Appropriations in aid – which refers to revenues collected at source by individual ministries, departments and agencies – have been projected at Ksh 277.4 billion.

In regards to this, expenditures, as a share of Kenya’s gross domestic product, are projected to decline from 26% in the FY 2018/19 to 23.6% in the 2020/21 fiscal year and further to 21.8 % in the FY 2023/24.

On the other hand, revenues as a share of GDP is projected to remain at 18.4% in the medium term.

The treasury is however faced with a financing gap of Ksh 571.2 billion shillings (equivalent to 4.9% of GDP) in the 2020/2021 fiscal year; a 13% reduction from the current deficit of Ksh 657.3 billion.

this is how that gap will be financed to borrow 345 point 1 billion shillings from foreign sources whilst 222 point 9 billion shillings will be borrowed domestically.

The government is currently implementing a raft of tax policy measures through the tax amendment law and the finance act, 2019 that are expected to yield an extra 62.1 billion in tax revenues.
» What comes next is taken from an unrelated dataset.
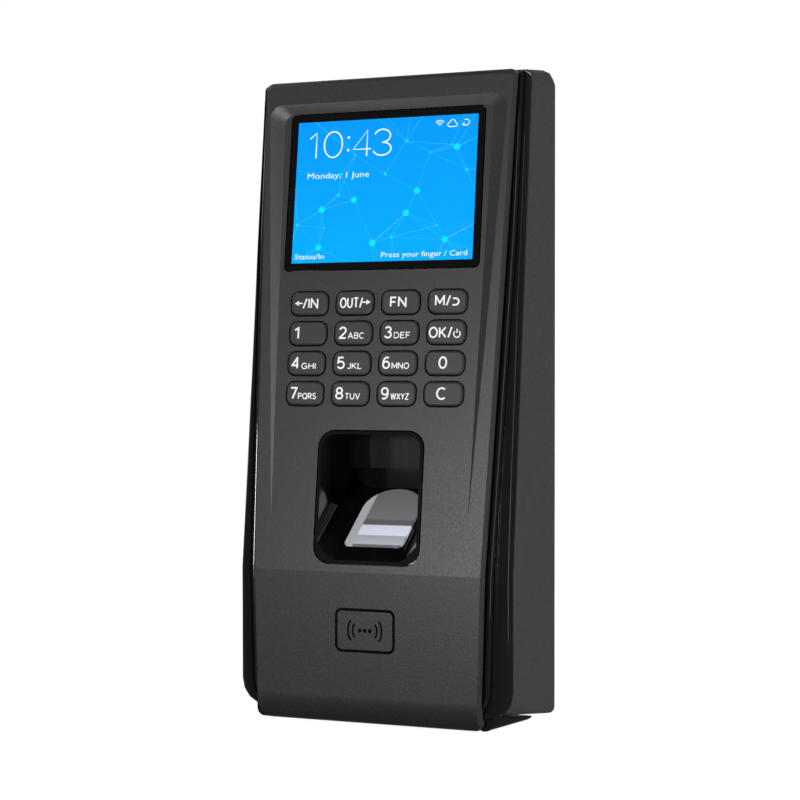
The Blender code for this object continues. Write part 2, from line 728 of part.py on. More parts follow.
def build_sensor():
    front = 40.0
    rear_upper = 11.4
    rear_lower = 6.0
    step_z = -17.6
    outer_top = WELL_TOP - GAP
    outer_bottom = WELL_BOTTOM + GAP
    ramp_foot = 29.4
    outer = ((-plane_depth(outer_top), outer_top), (-rear_upper, outer_top),
             (-rear_upper, step_z), (-rear_lower, step_z),
             (-rear_lower, ramp_z(-rear_lower, RAMP_SKIN)), (-ramp_foot, ramp_z(-ramp_foot, RAMP_SKIN)),
             (-ramp_foot, outer_bottom), (-plane_depth(outer_bottom), outer_bottom))
    well = side_prism("sensor_well", outer, WELL_HALF)
    keep = wall_prism("keep_well_outline", well_outline(-GAP), -front, 0.0)
    boolean(well, finish_cutter(keep), "INTERSECT")

    inner_top = WELL_TOP - WELL_RIM
    inner_bottom = WELL_BOTTOM + WELL_RIM
    foot_y = RAMP_Y + (inner_bottom - RAMP_Z) / math.tan(RAMP_ANGLE)
    cavity = ((-front, inner_top), (-rear_upper - 1.4, inner_top),
              (-rear_upper - 1.4, step_z - 1.4), (-rear_lower - 1.4, step_z - 1.4),
              (-rear_lower - 1.4, ramp_z(-rear_lower - 1.4)), (foot_y, inner_bottom),
              (-front, inner_bottom))
    hollow = finish_cutter(side_prism("cut_well_cavity", cavity, WELL_HALF))
    boolean(hollow, finish_cutter(wall_prism("keep_cavity_outline", well_outline(-WELL_RIM),
                                             -front - 1.0, 0.0)), "INTERSECT")
    rails = bmesh.new()
    for side in (-1, 1):
        before = set(rails.verts)
        wedge = ((side * (GLASS_HALF + 0.9), -0.5), (side * 15.0, -0.5), (side * 15.0, TROUGH_RISE + 1.2),
                 (side * (WELL_HALF - WELL_RIM), TROUGH_RISE), (side * (GLASS_HALF + 2.6), 0.75),
                 (side * (GLASS_HALF + 0.9), 0.0))
        add_prism(rails, wedge, -40.0, 8.0)
        fresh = [v for v in rails.verts if v not in before]
        turn = Matrix(((1, 0, 0, 0), (0, 0, -1, 0), (0, 1, 0, 0), (0, 0, 0, 1)))
        bmesh.ops.transform(rails, matrix=ramp_frame() @ turn, verts=fresh)
    boolean(hollow, finish_cutter(mesh_object("keep_well_rails", rails)))
    boolean(well, finish_cutter(hollow))

    hole = prism("cut_glass_hole", d_outline(GLASS_HALF + GAP, GLASS_LENGTH + 2 * GAP, 1.6),
                 -8.0, 3.0, ramp_frame() @ Matrix.Translation((0.0, -GAP, 0.0)))
    boolean(well, finish_cutter(hole))
    finish_part(well, plastic_gloss)

    prism_frame = ramp_frame()
    glass = prism("sensor_prism", d_outline(GLASS_HALF, GLASS_LENGTH, 1.3), -GLASS_DEPTH,
                  GLASS_PROUD, prism_frame, 30)
    finish_part(glass, glass_clear)

    module = box("sensor_module", (-8.6, 2.4, -9.0), (8.6, 19.6, -GLASS_DEPTH - 0.6), 0.5)
    finish_part(stand(module, ramp_frame()), plastic_inner)


# ---------------------------------------------------------------- reader, sockets, back

def lock_frame():
    """Frame of the locking screw, pointing down out of the underside."""
    frame = Matrix.Identity(4)
    frame.col[1][:3] = Vector((0.0, -1.0, 0.0))
    frame.col[2][:3] = Vector((0.0, 0.0, -1.0))
    frame.col[3][:3] = Vector((0.0, LOCK_Y, housing_bottom(-LOCK_Y)))
    return frame


def build_card_antenna():
    """Flat coil former behind the card symbol."""
    outline = rounded_rectangle(50.0, 30.0, 3.0, 4, (0.0, -60.0))
    coil = wall_prism("card_antenna", outline, -28.6, -27.6)
    inner = wall_prism("cut_antenna", rounded_rectangle(34.0, 14.0, 1.5, 3, (0.0, -60.0)),
                       -30.0, -26.0)
    boolean(coil, finish_cutter(inner))
    finish_part(coil, board_green)


def build_socket_board():
    outline = rounded_rectangle(60.0, 27.0, 1.5, 2, (0.0, -60.0))
    finish_part(wall_prism("socket_board", outline, -CARRIER_FRONT, -CARRIER_REAR), board_green)

    network = box("network_socket", (-24.0, -16.1, -65.5), (-8.0, -4.4, -49.5), 0.3)
    boolean(network, finish_cutter(box("cut_network", (-22.0, -12.0, -61.5), (-10.0, -3.0, -52.5))))
    finish_part(network, metal_panel)

    power = box("power_terminal", (-5.0, -16.1, -64.0), (3.0, -6.0, -53.0), 0.3)
    boolean(power, finish_cutter(slot_cutter("cut_power", (-2.9, 0.9), 1.2)))
    finish_part(power, terminal_green)

    signal = box("signal_terminal", (5.6, -16.1, -64.0), (24.4, -6.0, -53.0), 0.3)
    places = [7.5 + 3.75 * i for i in range(5)]
    boolean(signal, finish_cutter(slot_cutter("cut_signal", places, 1.2)))
    finish_part(signal, terminal_green)


def slot_cutter(name, places, half):
    """Wire entries in the rear face of a terminal block."""
    bm = bmesh.new()
    for x in places:
        add_box(bm, (x - half, -11.0, -62.0), (x + half, -5.0, -58.0))
    return mesh_object(name, bm)


def build_usb_socket():
    socket = box("usb_socket", (USB_X - 3.9, -9.5, -79.4), (USB_X + 3.9, -6.5, -73.9), 0.2)
    boolean(socket, finish_cutter(box("cut_usb", (USB_X - 3.2, -8.9, -80.1),
                                      (USB_X + 3.2, -7.1, -76.1))))
    finish_part(socket, metal_panel)
    board = box("usb_board", (USB_X - 6.0, -6.2, -76.5), (USB_X + 6.0, -5.0, -71.7), 0.15)
    finish_part(board, board_green)


def build_tamper():
    """Sprung plunger that the wall plate holds in, and the switch in front of it."""
    frame = facing_wall(PLUNGER_X, PLUNGER_Z)
    bm = bmesh.new()
    turned(bm, ((PLUNGER_RADIUS, 1.55), (PLUNGER_RADIUS, 4.3), (2.9, 4.3), (2.9, 5.1),
                (1.1, 5.1), (1.1, 7.2)), 16)
    finish_part(stand(mesh_object("tamper_plunger", bm, 35), frame), plastic_inner)
    switch = box("tamper_switch", (PLUNGER_X - 3.0, -11.0, PLUNGER_Z - 3.0),
                 (PLUNGER_X + 3.0, -7.2 - PLUNGER_TRAVEL - GAP, PLUNGER_Z + 3.0), 0.3)
    finish_part(switch, plastic_inner)


def build_speaker():
    frame = facing_wall(-22.5, -27.0)
    speaker = cylinder("speaker", 7.0, 4.6, 9.0, frame, 24)
    boolean(speaker, finish_cutter(cylinder("cut_speaker", 5.4, 7.6, 10.0, frame, 24)))
    finish_part(speaker, plastic_inner)


def build_clock_battery():
    finish_part(cylinder("clock_battery", 6.0, MAIN_BOARD_FRONT + GAP, MAIN_BOARD_FRONT + 2.0, facing_wall(-19.0, 8.0), 24), steel)


def build_wall_bracket():
    """Steel plate screwed to the wall, with hooks at the top and a tongue below."""
    outline = rounded_rectangle(65.6, 143.0, 2.0, 3, (0.0, 2.0))
    plate = wall_prism("wall_bracket", outline, -1.2, 0.0)
    window = finish_cutter(wall_prism("cut_bracket_window",
                                      rounded_rectangle(54.0, 22.6, 2.0, 3, (0.0, -57.5)),
                                      -3.0, 1.0))
    boolean(plate, window)
    holes = bmesh.new()
    for x in (-30.0 + 7.5, 30.0 - 7.5):
        for z in (58.0, -38.0):
            frame = facing_wall(x, z)
            bmesh.ops.create_cone(holes, cap_ends=True, segments=16, radius1=2.2, radius2=2.2,
                                  depth=6.0, matrix=frame)
    boolean(plate, finish_cutter(mesh_object("cut_bracket_holes", holes)))
    finish_part(plate, steel)


def build_lock_screw():
    build_screw("lock_screw", lock_frame(), -1.6, 0.2, LOCK_RADIUS - 0.05, 2.6)


def build_gasket():
    """Soft seal in the joint between the frame and the housing, inside the walls."""
    def ring(inset):
        return half_outline(lambda z: HOUSING_HALF_FRONT - HOUSING_WALL - inset,
                            78.6 - inset, housing_bottom(25.7) + HOUSING_WALL + inset, 3.0, 2.4,
                            SIDE_STATIONS, 3)
    near = HOUSING_FRONT + 0.9
    far = HOUSING_FRONT + 2.1
    bm = bmesh.new()
    add_loft(bm, [ring(0.3), ring(1.3), ring(1.3), ring(0.3)],
             lambda k, z: plane_depth(z) - (near, near, far, far)[k], ring_closed=True)
    finish_part(mesh_object("housing_gasket", bm), silicone)


# ---------------------------------------------------------------- build

clear_scene()
parts = make_collection(PARTS)
cutters = make_collection(CUTTERS)

plastic_cover = make_material("cover_plastic", (0.055, 0.056, 0.058), 0.62)
plastic_housing = make_material("housing_plastic", (0.06, 0.06, 0.056), 0.6)
plastic_gloss = make_material("gloss_plastic", (0.008, 0.008, 0.008), 0.08)
plastic_key = make_material("key_plastic", (0.045, 0.045, 0.046), 0.55)
plastic_inner = make_material("inner_plastic", (0.02, 0.02, 0.02), 0.5)
glass_black = make_material("display_glass", (0.004, 0.004, 0.005), 0.05)
glass_clear = make_material("sensor_glass", (0.75, 0.77, 0.8), 0.1)
metal_panel = make_material("panel_metal", (0.55, 0.56, 0.58), 0.35, 1.0)
steel = make_material("plated_steel", (0.6, 0.6, 0.6), 0.3, 1.0)
board_green = make_material("circuit_board", (0.02, 0.12, 0.05), 0.5)
terminal_green = make_material("terminal_plastic", (0.03, 0.25, 0.08), 0.5)
silicone = make_material("silicone_rubber", (0.1, 0.1, 0.1), 0.8)

build_front_cover()
build_mid_frame()
build_rear_housing()
build_display()
build_keys()
build_keypad_mat()
build_front_board()
build_main_board()
build_sensor()
build_card_antenna()
build_socket_board()
build_usb_socket()
build_tamper()
build_speaker()
build_clock_battery()
build_wall_bracket()
build_lock_screw()
build_gasket()
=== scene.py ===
"""Looks of the wall terminal: plastics, glass, key legends, display picture and studio.

Axes: +Z up, the front faces -Y, +X is to the right seen from the front. Lengths in
metres; the drawing helpers take millimetres on a face.
"""
import json
import math
import random

import bmesh
import bpy
from mathutils import Matrix, Vector


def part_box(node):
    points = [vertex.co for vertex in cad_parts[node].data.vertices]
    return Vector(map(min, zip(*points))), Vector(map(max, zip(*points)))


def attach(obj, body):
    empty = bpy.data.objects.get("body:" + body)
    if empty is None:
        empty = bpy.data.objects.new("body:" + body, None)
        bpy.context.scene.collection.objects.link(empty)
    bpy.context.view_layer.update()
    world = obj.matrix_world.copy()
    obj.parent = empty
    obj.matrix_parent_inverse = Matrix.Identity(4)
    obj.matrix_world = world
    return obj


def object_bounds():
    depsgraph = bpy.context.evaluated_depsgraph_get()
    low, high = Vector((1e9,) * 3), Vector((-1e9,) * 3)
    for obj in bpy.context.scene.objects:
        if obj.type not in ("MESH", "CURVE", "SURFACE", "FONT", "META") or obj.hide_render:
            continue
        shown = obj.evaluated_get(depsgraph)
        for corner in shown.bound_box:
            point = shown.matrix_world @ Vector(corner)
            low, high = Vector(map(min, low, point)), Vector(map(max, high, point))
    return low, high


MM = 0.001

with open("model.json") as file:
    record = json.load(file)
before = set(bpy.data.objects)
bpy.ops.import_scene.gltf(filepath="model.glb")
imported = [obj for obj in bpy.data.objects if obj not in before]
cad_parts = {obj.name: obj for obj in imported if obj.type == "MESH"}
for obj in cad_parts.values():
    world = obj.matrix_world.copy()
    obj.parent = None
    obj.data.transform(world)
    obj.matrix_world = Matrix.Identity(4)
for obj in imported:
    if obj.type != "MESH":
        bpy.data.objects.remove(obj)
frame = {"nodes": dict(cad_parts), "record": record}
nodes = frame["nodes"]
record = frame["record"]
cad_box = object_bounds()
MAIN = "terminal"


# ---------------------------------------------------------------- node helpers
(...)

Further, the newly established public investment management (PIM) unit at the national treasury is expected to streamline the initiation, execution and delivery of public investment projects.

It is also mandated to curtail runaway project costs, eliminate duplication and improve working synergy among implementing actors for timely delivery of development projects; measures the national treasury will put the country’s finances into a more realistic path to growth.